▶ SHORT EXERCISE
Reproduce each of the lines word for word.

▶ DATASET EXCERPT
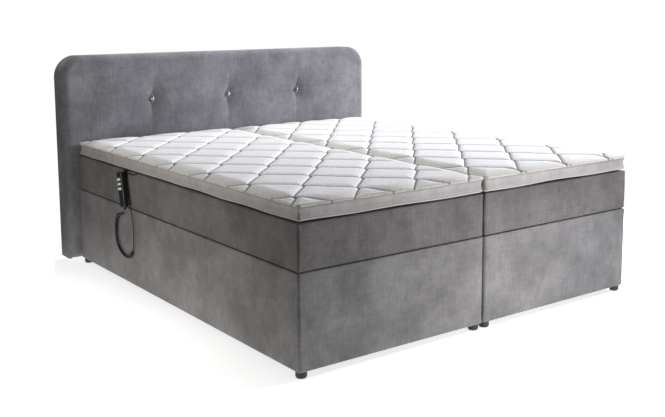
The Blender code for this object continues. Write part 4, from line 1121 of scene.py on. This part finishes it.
def tube_net(line, radius, upright, sides):
    """A round tube: a ring square to the line at each of its points, and a small dome at each end."""
    ahead, first, second = frames_along(line, np.array(upright, float))
    dome = np.array([(0.0, 1.0), (0.45, 0.9), (0.85, 0.55)])  # ring size and height, as shares of the radius
    rise = dome[:, 1:] * radius
    centres = np.concatenate([line[0] - ahead[0] * rise, line, line[-1] + ahead[-1] * rise[::-1]])
    sizes = np.concatenate([dome[:, 0], np.ones(len(line)), dome[::-1, 0]]) * radius
    pad = len(dome)
    first = np.concatenate([np.repeat(first[:1], pad, 0), first, np.repeat(first[-1:], pad, 0)])
    second = np.concatenate([np.repeat(second[:1], pad, 0), second, np.repeat(second[-1:], pad, 0)])
    angle = np.linspace(0, 2 * np.pi, sides, endpoint=False)
    spokes = first[:, None] * np.cos(angle)[None, :, None] + second[:, None] * np.sin(angle)[None, :, None]
    return wall_net(centres[:, None] + spokes * sizes[:, None, None])


def curl_line():
    """The curly cord's own line: a helix of even pitch about its route.

    Its radius opens out of a thin lead and closes again as smooth ramps."""
    axis = smooth_line(CURL_ROUTE, CURL_PITCH / 14)
    long = length_of(axis)
    along = np.linspace(0, long, len(axis))
    opening = smoothstep((along - CURL_START) / CURL_OPENING)
    opening = opening * smoothstep((long - 0.004 - along) / 0.010)
    _, first, second = frames_along(axis, np.array([1.0, 0.0, 0.0]))
    turn = 2 * np.pi * np.maximum(along - CURL_START, 0) / CURL_PITCH
    reach = (CURL_OUTER - CORD_DIAMETER / 2) * opening
    return axis + first * (reach * np.cos(turn))[:, None] + second * (reach * np.sin(turn))[:, None]


def make_cord(rubber):
    """One curly lead from the handset's gland and back up to its hook, and the stretch into the seam."""
    line = np.concatenate([curl_line(), smooth_line(RETURN_ROUTE, CORD_DIAMETER)])
    points, quads = tube_net(line, CORD_DIAMETER / 2, (1, 0, 0), 8)
    made = sewn_piece("handset_cord", points, quads, rubber)
    merge_points(made)
    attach(made, "handset_body")
    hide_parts("handset_cord_curl", "handset_cord_return")
    line = smooth_line(UPPER_ROUTE, CORD_DIAMETER / 2)
    points, quads = tube_net(line, CORD_DIAMETER / 2, (0, 0, 1), 12)
    made = sewn_piece("handset_cord_to_seam", points, quads, rubber)
    merge_points(made)
    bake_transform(made)
    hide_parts("handset_cord_upper")


# Finishes of the CAD pieces


def finish_cad_nodes(finishes):
    """Gives each remaining CAD node the finish of its kind, found by a word in its name."""
    for name, node in frame["nodes"].items():
        for words, finish in finishes:
            if any(word in name for word in words):
                node.data.materials.clear()
                node.data.materials.append(finish)
                break


def main():
    """Everything in its order."""
    make_camera()
    make_cord(cord_rubber())
    cloth = velour("grey_velour", BOX_TONE, CLOTH)
    mattress_cloth = velour("grey_velour_mattress", MATTRESS_TONE, CLOTH)
    headboard_cloth = velour("grey_velour_headboard", HEADBOARD_TONE, CLOTH)
    lining = dust_lining()
    glass = cut_glass()
    for side in SIDES:
        make_base_box(side, cloth, lining)
        make_mattress(side, mattress_cloth)
        make_topper(side, ticking(side))
    make_headboard(headboard_cloth)
    for place in ("left", "middle", "right"):
        make_button(f"tuft_button_{place}", glass)
    finish_cad_nodes(
        [
            (("_frame_",), beech()),
            (("shaft", "carriage"), powder_steel()),
            (("key",), key_plastic()),
            (("handset", "holder"), moulded_black("handset_black", (0.007, 0.007, 0.0075), 0.42)),
            (("drive",), moulded_black("drive_black", (0.028, 0.028, 0.030), 0.5)),
            (("glide",), moulded_black("glide_black", (0.020, 0.019, 0.019), 0.45)),
        ]
    )
    make_stage()


main()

▶ FULL SOLUTION
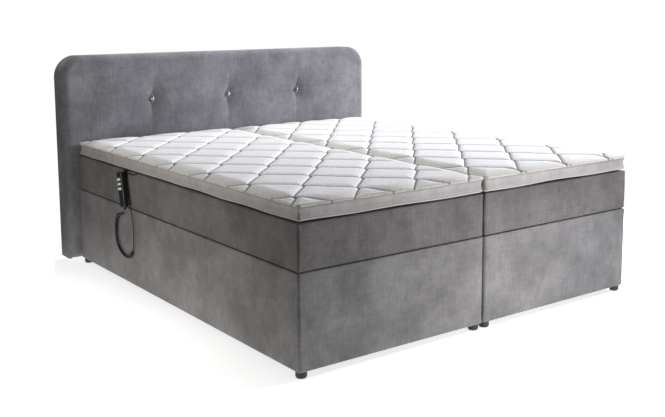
The Blender code for this object continues. Write part 4, from line 1121 of scene.py on. This part finishes it.
def tube_net(line, radius, upright, sides):
    """A round tube: a ring square to the line at each of its points, and a small dome at each end."""
    ahead, first, second = frames_along(line, np.array(upright, float))
    dome = np.array([(0.0, 1.0), (0.45, 0.9), (0.85, 0.55)])  # ring size and height, as shares of the radius
    rise = dome[:, 1:] * radius
    centres = np.concatenate([line[0] - ahead[0] * rise, line, line[-1] + ahead[-1] * rise[::-1]])
    sizes = np.concatenate([dome[:, 0], np.ones(len(line)), dome[::-1, 0]]) * radius
    pad = len(dome)
    first = np.concatenate([np.repeat(first[:1], pad, 0), first, np.repeat(first[-1:], pad, 0)])
    second = np.concatenate([np.repeat(second[:1], pad, 0), second, np.repeat(second[-1:], pad, 0)])
    angle = np.linspace(0, 2 * np.pi, sides, endpoint=False)
    spokes = first[:, None] * np.cos(angle)[None, :, None] + second[:, None] * np.sin(angle)[None, :, None]
    return wall_net(centres[:, None] + spokes * sizes[:, None, None])


def curl_line():
    """The curly cord's own line: a helix of even pitch about its route.

    Its radius opens out of a thin lead and closes again as smooth ramps."""
    axis = smooth_line(CURL_ROUTE, CURL_PITCH / 14)
    long = length_of(axis)
    along = np.linspace(0, long, len(axis))
    opening = smoothstep((along - CURL_START) / CURL_OPENING)
    opening = opening * smoothstep((long - 0.004 - along) / 0.010)
    _, first, second = frames_along(axis, np.array([1.0, 0.0, 0.0]))
    turn = 2 * np.pi * np.maximum(along - CURL_START, 0) / CURL_PITCH
    reach = (CURL_OUTER - CORD_DIAMETER / 2) * opening
    return axis + first * (reach * np.cos(turn))[:, None] + second * (reach * np.sin(turn))[:, None]


def make_cord(rubber):
    """One curly lead from the handset's gland and back up to its hook, and the stretch into the seam."""
    line = np.concatenate([curl_line(), smooth_line(RETURN_ROUTE, CORD_DIAMETER)])
    points, quads = tube_net(line, CORD_DIAMETER / 2, (1, 0, 0), 8)
    made = sewn_piece("handset_cord", points, quads, rubber)
    merge_points(made)
    attach(made, "handset_body")
    hide_parts("handset_cord_curl", "handset_cord_return")
    line = smooth_line(UPPER_ROUTE, CORD_DIAMETER / 2)
    points, quads = tube_net(line, CORD_DIAMETER / 2, (0, 0, 1), 12)
    made = sewn_piece("handset_cord_to_seam", points, quads, rubber)
    merge_points(made)
    bake_transform(made)
    hide_parts("handset_cord_upper")


# Finishes of the CAD pieces


def finish_cad_nodes(finishes):
    """Gives each remaining CAD node the finish of its kind, found by a word in its name."""
    for name, node in frame["nodes"].items():
        for words, finish in finishes:
            if any(word in name for word in words):
                node.data.materials.clear()
                node.data.materials.append(finish)
                break


def main():
    """Everything in its order."""
    make_camera()
    make_cord(cord_rubber())
    cloth = velour("grey_velour", BOX_TONE, CLOTH)
    mattress_cloth = velour("grey_velour_mattress", MATTRESS_TONE, CLOTH)
    headboard_cloth = velour("grey_velour_headboard", HEADBOARD_TONE, CLOTH)
    lining = dust_lining()
    glass = cut_glass()
    for side in SIDES:
        make_base_box(side, cloth, lining)
        make_mattress(side, mattress_cloth)
        make_topper(side, ticking(side))
    make_headboard(headboard_cloth)
    for place in ("left", "middle", "right"):
        make_button(f"tuft_button_{place}", glass)
    finish_cad_nodes(
        [
            (("_frame_",), beech()),
            (("shaft", "carriage"), powder_steel()),
            (("key",), key_plastic()),
            (("handset", "holder"), moulded_black("handset_black", (0.007, 0.007, 0.0075), 0.42)),
            (("drive",), moulded_black("drive_black", (0.028, 0.028, 0.030), 0.5)),
            (("glide",), moulded_black("glide_black", (0.020, 0.019, 0.019), 0.45)),
        ]
    )
    make_stage()


main()